> Exercise
Set down the lines from the one containing "punt, inside the standing ring" to the one containing "imported = [obj", both lines included, exactly as they stand and with no other lines.

**** Listed records

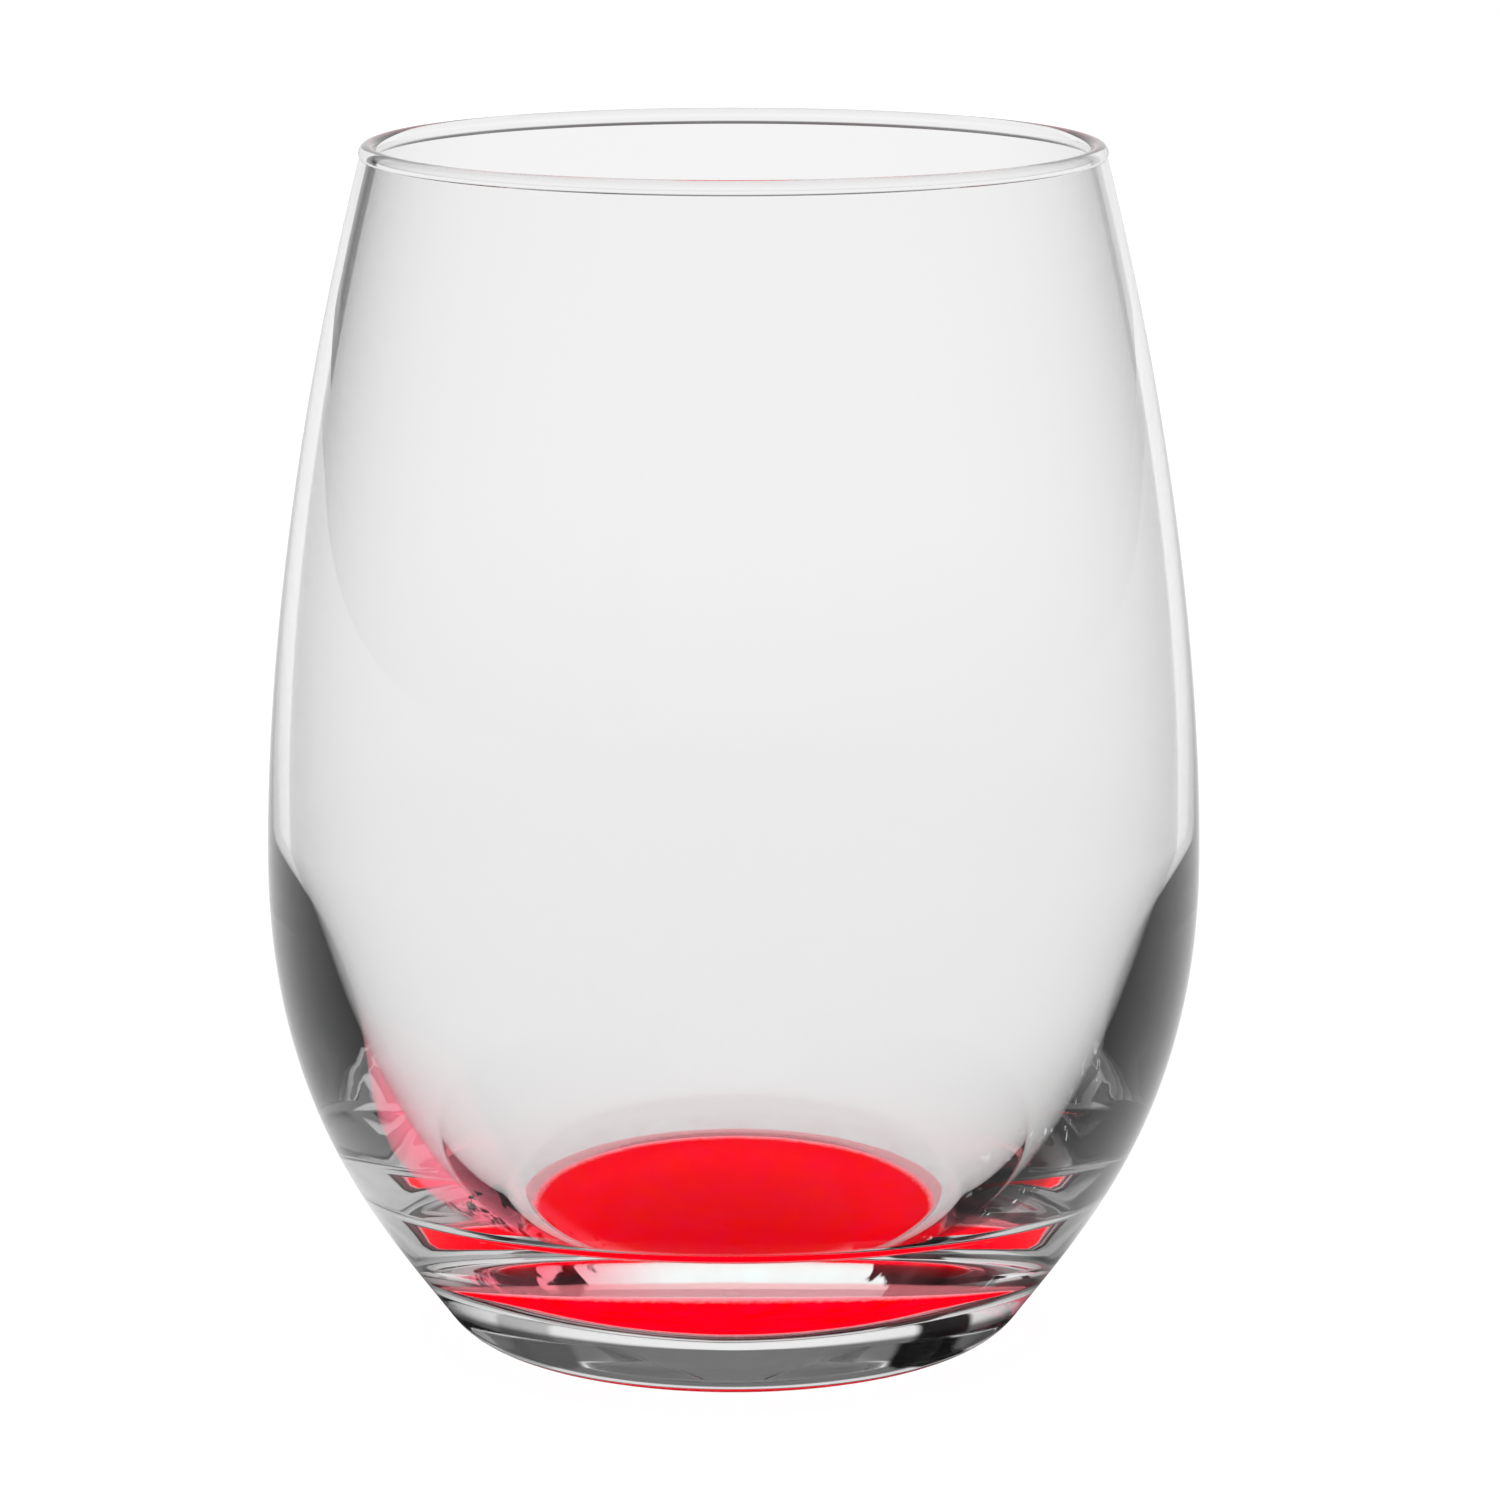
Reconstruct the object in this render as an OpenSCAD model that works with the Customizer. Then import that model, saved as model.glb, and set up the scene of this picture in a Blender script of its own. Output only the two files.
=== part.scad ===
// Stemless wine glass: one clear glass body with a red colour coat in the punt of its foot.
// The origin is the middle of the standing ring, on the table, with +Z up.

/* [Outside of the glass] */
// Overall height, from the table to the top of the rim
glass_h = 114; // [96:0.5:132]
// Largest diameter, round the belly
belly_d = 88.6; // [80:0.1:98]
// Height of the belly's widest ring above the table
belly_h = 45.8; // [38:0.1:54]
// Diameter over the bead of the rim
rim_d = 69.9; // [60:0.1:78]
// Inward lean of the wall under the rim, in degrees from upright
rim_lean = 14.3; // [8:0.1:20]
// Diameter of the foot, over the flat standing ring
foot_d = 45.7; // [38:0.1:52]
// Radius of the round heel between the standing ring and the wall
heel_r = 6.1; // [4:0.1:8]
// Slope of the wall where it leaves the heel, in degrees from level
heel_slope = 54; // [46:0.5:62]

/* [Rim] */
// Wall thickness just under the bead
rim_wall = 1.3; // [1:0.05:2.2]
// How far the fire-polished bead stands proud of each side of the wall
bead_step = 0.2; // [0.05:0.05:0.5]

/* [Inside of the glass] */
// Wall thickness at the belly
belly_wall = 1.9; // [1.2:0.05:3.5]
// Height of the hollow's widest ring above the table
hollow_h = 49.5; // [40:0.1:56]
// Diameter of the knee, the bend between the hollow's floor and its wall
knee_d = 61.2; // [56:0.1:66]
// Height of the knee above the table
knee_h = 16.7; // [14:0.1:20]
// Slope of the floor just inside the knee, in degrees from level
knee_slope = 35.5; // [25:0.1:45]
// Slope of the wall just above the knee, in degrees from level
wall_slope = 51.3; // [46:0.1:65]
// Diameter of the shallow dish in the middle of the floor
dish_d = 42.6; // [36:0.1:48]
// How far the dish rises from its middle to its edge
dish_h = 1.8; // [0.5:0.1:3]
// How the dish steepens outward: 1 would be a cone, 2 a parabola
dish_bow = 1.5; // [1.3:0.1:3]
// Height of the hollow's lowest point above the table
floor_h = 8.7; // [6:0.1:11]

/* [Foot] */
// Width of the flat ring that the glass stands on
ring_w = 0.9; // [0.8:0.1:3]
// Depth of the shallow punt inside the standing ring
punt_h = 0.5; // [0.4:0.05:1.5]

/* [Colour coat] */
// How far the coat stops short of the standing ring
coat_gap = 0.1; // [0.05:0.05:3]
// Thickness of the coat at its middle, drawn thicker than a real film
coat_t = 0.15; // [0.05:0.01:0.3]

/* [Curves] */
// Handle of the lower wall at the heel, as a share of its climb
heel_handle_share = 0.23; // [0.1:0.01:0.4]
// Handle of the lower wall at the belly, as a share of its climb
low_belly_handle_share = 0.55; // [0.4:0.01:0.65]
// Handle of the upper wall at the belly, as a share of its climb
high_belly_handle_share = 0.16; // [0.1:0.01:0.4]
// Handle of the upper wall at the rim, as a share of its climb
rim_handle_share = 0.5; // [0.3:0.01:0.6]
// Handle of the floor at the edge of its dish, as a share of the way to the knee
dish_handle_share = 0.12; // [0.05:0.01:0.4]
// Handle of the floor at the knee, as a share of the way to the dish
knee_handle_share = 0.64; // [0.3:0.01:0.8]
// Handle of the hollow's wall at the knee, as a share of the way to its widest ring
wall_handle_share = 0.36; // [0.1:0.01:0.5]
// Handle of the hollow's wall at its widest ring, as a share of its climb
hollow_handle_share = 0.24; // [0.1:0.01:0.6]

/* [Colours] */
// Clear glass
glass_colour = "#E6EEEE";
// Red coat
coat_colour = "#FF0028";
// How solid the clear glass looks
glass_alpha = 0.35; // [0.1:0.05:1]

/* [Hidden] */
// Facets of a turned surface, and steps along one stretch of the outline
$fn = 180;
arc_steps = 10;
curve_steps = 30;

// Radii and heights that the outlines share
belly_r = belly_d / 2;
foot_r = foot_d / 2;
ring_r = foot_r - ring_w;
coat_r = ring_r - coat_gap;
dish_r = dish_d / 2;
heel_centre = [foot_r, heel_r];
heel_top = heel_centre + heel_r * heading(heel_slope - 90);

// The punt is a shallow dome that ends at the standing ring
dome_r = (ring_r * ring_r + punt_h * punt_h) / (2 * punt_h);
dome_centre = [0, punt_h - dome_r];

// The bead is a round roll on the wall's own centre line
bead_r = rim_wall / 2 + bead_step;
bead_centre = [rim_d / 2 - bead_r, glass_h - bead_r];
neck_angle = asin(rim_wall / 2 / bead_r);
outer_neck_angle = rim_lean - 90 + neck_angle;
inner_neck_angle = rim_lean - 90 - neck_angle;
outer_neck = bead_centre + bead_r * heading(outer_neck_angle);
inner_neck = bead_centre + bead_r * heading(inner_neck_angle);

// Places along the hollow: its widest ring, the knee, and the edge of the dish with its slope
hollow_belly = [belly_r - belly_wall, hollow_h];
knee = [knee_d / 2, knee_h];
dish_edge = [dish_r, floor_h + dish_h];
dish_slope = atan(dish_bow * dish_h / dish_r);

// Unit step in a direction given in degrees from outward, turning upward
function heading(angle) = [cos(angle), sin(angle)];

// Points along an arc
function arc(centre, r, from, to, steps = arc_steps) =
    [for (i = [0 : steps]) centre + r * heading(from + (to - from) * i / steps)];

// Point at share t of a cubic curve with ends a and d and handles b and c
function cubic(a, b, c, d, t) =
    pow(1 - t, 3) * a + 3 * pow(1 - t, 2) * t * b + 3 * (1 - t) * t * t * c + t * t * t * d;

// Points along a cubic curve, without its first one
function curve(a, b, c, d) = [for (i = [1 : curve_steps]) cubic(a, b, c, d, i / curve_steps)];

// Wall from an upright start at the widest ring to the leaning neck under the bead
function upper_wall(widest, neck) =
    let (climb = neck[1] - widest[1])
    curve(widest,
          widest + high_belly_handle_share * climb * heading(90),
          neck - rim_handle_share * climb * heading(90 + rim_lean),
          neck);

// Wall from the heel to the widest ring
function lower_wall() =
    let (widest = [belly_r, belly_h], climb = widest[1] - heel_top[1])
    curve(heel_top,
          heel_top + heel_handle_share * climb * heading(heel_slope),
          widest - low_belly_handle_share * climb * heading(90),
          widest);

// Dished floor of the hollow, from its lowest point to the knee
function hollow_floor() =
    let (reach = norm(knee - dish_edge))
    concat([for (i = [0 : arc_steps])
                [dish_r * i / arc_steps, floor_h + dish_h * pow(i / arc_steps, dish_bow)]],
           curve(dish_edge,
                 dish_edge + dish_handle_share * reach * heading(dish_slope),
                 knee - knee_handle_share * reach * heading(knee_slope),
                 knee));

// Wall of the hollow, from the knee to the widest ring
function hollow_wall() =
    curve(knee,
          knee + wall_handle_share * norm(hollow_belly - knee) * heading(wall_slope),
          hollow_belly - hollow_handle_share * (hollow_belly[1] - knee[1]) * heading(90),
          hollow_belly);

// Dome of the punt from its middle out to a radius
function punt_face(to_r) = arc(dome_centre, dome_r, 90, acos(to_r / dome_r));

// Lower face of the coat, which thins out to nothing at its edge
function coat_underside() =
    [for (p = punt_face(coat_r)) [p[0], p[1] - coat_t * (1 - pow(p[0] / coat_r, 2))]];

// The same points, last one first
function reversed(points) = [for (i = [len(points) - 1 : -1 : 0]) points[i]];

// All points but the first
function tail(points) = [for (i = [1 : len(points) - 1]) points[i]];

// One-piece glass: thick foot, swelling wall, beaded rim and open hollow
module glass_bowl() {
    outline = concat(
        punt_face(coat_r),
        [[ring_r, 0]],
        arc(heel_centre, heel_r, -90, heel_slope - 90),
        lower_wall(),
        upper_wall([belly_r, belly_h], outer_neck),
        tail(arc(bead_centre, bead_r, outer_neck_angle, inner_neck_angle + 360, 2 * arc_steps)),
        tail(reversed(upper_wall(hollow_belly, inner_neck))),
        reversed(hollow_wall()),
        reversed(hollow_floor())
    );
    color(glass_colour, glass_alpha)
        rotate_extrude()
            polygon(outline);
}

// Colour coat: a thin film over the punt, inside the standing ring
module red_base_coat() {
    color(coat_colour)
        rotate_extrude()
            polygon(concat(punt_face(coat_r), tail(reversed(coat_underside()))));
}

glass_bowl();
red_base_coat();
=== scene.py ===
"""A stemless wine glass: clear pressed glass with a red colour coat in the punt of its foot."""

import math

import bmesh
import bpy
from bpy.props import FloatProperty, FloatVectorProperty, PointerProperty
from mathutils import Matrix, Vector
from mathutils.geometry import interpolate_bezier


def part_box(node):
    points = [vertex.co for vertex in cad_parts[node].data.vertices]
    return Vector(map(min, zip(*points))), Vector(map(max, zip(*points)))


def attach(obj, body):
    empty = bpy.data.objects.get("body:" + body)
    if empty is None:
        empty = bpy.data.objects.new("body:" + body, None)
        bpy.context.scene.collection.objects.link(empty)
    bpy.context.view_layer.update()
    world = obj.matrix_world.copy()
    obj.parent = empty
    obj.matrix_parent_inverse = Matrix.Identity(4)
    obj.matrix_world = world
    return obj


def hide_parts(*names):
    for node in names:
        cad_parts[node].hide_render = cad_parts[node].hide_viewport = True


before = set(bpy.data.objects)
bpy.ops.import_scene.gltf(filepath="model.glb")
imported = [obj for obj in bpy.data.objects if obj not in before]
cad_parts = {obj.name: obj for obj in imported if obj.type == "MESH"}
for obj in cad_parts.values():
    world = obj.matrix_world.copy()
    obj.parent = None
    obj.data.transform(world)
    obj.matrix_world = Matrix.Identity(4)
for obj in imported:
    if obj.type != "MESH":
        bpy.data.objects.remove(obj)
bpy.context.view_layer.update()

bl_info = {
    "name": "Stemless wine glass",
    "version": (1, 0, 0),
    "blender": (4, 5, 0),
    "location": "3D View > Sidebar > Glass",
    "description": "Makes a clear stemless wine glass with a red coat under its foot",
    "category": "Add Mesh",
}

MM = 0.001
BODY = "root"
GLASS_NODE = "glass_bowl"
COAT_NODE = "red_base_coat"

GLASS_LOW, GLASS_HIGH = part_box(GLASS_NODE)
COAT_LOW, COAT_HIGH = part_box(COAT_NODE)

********
**** Listed records

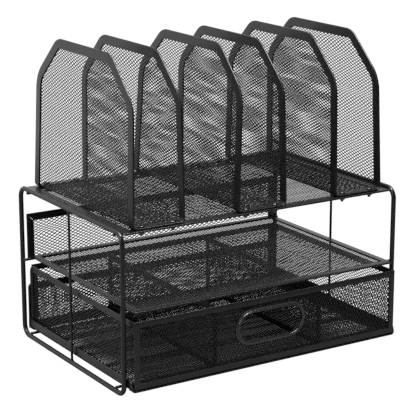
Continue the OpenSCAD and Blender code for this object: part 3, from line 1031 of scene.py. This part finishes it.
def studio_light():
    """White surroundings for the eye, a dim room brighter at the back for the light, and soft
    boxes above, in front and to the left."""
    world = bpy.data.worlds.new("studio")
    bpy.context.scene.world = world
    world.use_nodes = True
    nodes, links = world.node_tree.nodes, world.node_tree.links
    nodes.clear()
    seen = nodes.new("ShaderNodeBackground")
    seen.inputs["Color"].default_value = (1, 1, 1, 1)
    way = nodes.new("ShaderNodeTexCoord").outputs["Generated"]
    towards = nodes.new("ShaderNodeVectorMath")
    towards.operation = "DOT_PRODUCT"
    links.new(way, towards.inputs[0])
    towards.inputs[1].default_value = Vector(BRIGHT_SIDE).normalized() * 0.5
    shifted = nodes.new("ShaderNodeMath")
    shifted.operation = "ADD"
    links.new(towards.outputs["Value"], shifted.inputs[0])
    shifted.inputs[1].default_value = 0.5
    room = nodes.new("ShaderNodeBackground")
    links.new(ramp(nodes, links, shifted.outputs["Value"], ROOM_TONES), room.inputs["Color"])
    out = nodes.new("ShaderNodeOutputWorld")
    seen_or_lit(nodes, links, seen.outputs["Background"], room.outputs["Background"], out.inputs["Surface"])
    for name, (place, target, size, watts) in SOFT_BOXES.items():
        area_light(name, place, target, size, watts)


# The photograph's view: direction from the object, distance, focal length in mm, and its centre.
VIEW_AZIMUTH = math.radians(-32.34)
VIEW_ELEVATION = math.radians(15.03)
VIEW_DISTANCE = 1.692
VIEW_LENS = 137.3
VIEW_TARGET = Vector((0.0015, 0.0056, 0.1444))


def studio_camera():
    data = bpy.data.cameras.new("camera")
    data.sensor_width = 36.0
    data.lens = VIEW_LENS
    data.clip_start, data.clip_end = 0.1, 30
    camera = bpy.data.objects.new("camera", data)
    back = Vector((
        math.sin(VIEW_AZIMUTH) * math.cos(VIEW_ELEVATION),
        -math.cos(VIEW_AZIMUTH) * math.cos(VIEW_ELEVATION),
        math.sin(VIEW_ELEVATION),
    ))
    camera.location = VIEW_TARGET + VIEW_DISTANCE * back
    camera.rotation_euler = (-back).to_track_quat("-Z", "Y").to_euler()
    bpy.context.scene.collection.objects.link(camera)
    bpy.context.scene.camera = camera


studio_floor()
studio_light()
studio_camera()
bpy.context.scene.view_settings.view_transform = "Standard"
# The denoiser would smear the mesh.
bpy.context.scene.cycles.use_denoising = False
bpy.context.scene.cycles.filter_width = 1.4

********

> Solution to the problem
// Colour coat: a thin film over the punt, inside the standing ring
module red_base_coat() {
    color(coat_colour)
        rotate_extrude()
            polygon(concat(punt_face(coat_r), tail(reversed(coat_underside()))));
}

glass_bowl();
red_base_coat();
=== scene.py ===
"""A stemless wine glass: clear pressed glass with a red colour coat in the punt of its foot."""

import math

import bmesh
import bpy
from bpy.props import FloatProperty, FloatVectorProperty, PointerProperty
from mathutils import Matrix, Vector
from mathutils.geometry import interpolate_bezier


def part_box(node):
    points = [vertex.co for vertex in cad_parts[node].data.vertices]
    return Vector(map(min, zip(*points))), Vector(map(max, zip(*points)))


def attach(obj, body):
    empty = bpy.data.objects.get("body:" + body)
    if empty is None:
        empty = bpy.data.objects.new("body:" + body, None)
        bpy.context.scene.collection.objects.link(empty)
    bpy.context.view_layer.update()
    world = obj.matrix_world.copy()
    obj.parent = empty
    obj.matrix_parent_inverse = Matrix.Identity(4)
    obj.matrix_world = world
    return obj


def hide_parts(*names):
    for node in names:
        cad_parts[node].hide_render = cad_parts[node].hide_viewport = True


before = set(bpy.data.objects)
bpy.ops.import_scene.gltf(filepath="model.glb")
imported = [obj for obj in bpy.data.objects if obj not in before]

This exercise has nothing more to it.